HP Networking Quality Statement (January 2012)

Revision 1.0
Research & Development
Quality practices within the R&D organization are industry leading and an inherent part of the
organizational culture. From product conception, through development, validation and deployment
of product, customers can be assured that HP Networking products have quality “designed in” from
the earliest phases of the lifecycle.
Products progress through the development lifecycle adhering to strict rigors of quality design rules
and validation. Facilitating this are dedicated program managers that ensure each product passes very
specific quality checks at each product development phase. This methodology ensures the necessary
“quality assurance” activities take place throughout the entire product lifecycle.
Concept/Definition Phase:
Included here are comprehensive architectural and design reviews, as well as confirmation of
customer use cases, quality requirements and product specifications (performance, features,
reliability, safety, etc).
Design/Development Phase:
Proper development starts with detailed specifications and stringent requirements around delivering
to those specifications.
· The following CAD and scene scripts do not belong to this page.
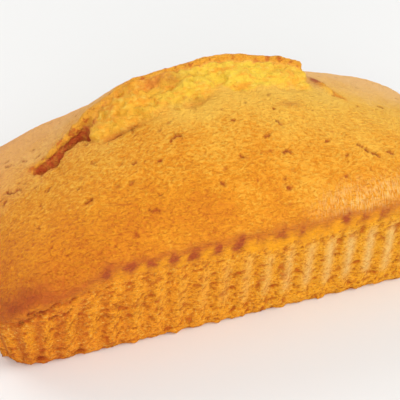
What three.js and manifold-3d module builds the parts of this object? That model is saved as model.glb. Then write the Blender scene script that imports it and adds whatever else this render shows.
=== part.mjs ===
// A pound cake loaf, baked in a pleated paper case: fluted walls that flare upwards, a golden crust
// that domes over them, and a lengthwise crack whose far lip has been lifted by the rising crumb.
// Millimetres, +Z up. X runs along the loaf, and the crack opens towards -Y.
// The origin is the middle of the flat foot that the loaf rests on.
import * as THREE from "three";
import { mergeVertices } from "three/addons/utils/BufferGeometryUtils.js";
import Module from "manifold-3d";

const wasm = await Module();
wasm.setup();

// ---- Foot and wall ----
const FOOT_LENGTH = 203; // along X, at the table
const FOOT_WIDTH = 93.5; // along Y, at the table
const FOOT_RADIUS = 16; // of the foot's corners, seen from above
const FOOT_EDGE = 0.8; // rounding between foot and wall
const WALL_FLARE = 6.2; // the wall's top stands this far out from the foot
const LIP_OVERHANG = 0.9; // and the crust's edge this much further
const LIP_HEIGHT = 4.5; // depth of the smooth band under that edge

const LONG_SIDE_PLEATS = 19; // on the straight stretch of each long side
const SHORT_SIDE_PLEATS = 7;
const CORNER_PLEATS = 4; // round each corner
const PLEAT_DEPTH = 0.8; // a crest stands this much out, and a valley this much in
const PLEAT_PHASE = 0.25; // share of a pleat by which the first crest lies short of the corner
const PLEAT_FADE = 0.62; // share of the wall's height from which the pleats flatten out

// ---- Edge between wall and crust ----
const SHOULDER_HEIGHT = 41; // along the middle of the long sides
const SAG = { from: 61, run: 20, left: 8, right: 2 }; // it sinks from this far along, by so much
const CORNER_SAG = { from: 85, run: 22, left: 9, right: 4 }; // and again towards the corners
const END_RISE = 3; // the middle of each end stands this much over its corners

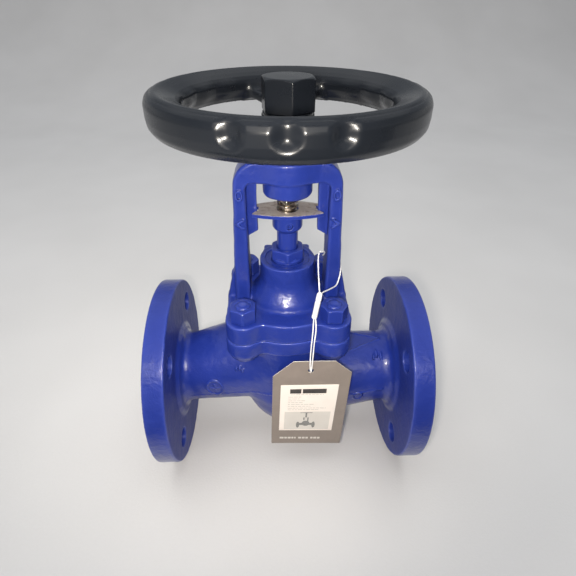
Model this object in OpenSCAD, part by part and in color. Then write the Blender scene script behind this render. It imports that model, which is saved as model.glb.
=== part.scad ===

From partnering with only the highest quality of component suppliers and
designing for “x” (manufacturability, reliability, testability, etc), our team is positioned well to “build-
in” quality into our products.
Validation Phase:
Our products go through a rigorous series of validation steps to ensure specifications are met, and in
many cases exceeded. Test plans are reviewed for completeness and hardware and software is
stressed to simulate the most extreme environments. From regulatory, to environmental and safety
testing and comprehensive “system” testing, customers can rest assured that our validation processes
will capture even the most stringent quality standards.
Post-Product Release:
The R&D team works closely with the product Support teams to gather near real-time quality
information in order to monitor product quality. Suspected concerns are fed back into the design
teams for analysis as part of the HP Quality Improvement Cycle. The “closed-loop” corrective action
process results in faster analysis, resolution, and quality improvements.